# Help me fix my reel



## kingCHASER31 (Jul 17, 2012)

I have a shimano chronarch 200e and it is smooth and cast smooth until about near the end of my cast the spool tightens up a lot and isn't smooth. Please help I don't know what it is. Any help is greatly appreciated.


----------



## seabo (Jun 29, 2006)

is the line stuck on the spool ? if not im guessing its a bearing .


----------



## kingCHASER31 (Jul 17, 2012)

No the line isn't stuck. I also changed out the bearings not too long ago and have been cleaning and lubricating my reel. Thanks for the reply.


----------



## steverino (Mar 8, 2006)

*Shimano*

Check your brakes.

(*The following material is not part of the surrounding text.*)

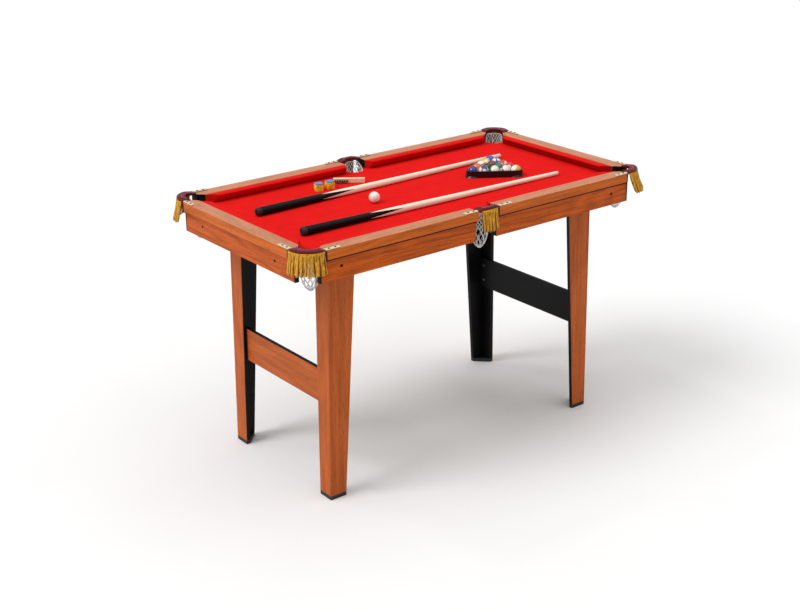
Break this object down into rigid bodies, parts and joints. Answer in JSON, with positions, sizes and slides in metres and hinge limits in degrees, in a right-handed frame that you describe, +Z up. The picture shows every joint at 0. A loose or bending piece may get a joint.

One pin might have fallen off.


----------



## seabo (Jun 29, 2006)

Brakes is where I'd look too there's only so many things it can be.
good luck


----------



## trout250 (Aug 24, 2005)

check the posts on the brakes i had a similiar prob.on 1 of my lod ggold chronarchs, one of the brake post was sliding out, a little expoxy fixed it.


----------



## kingCHASER31 (Jul 17, 2012)

Thanks for the replies. I'll be sure to check out the brakes.


----------



## seabo (Jun 29, 2006)

There is a small spacer behind the bearing on the brake, you sure it's in there? they fall out easy when taking a bearing out . it will make your spool off center ,with side play ,that the cast control knob may take out but the spool won't be centered in the frame.


----------



## kingCHASER31 (Jul 17, 2012)

Hey guys it's been a while since I posted about my problem. The issue is that there is something wrong with the spool. I put a spool from another chronarch in it and it worked flawlessly.


----------



## MattK (Feb 9, 2006)

On the spool there is the plastic Brake Hub. It is just pressed on the spool shaft. Try pressing it down and make sure it is seated. I've seen some Ch200E's new out of the box where the Brake Hub wasn't pressed all the way down and they had issues similar to yours.


----------



## seabo (Jun 29, 2006)

Thanks for the update.
and that bit of info MattK


----------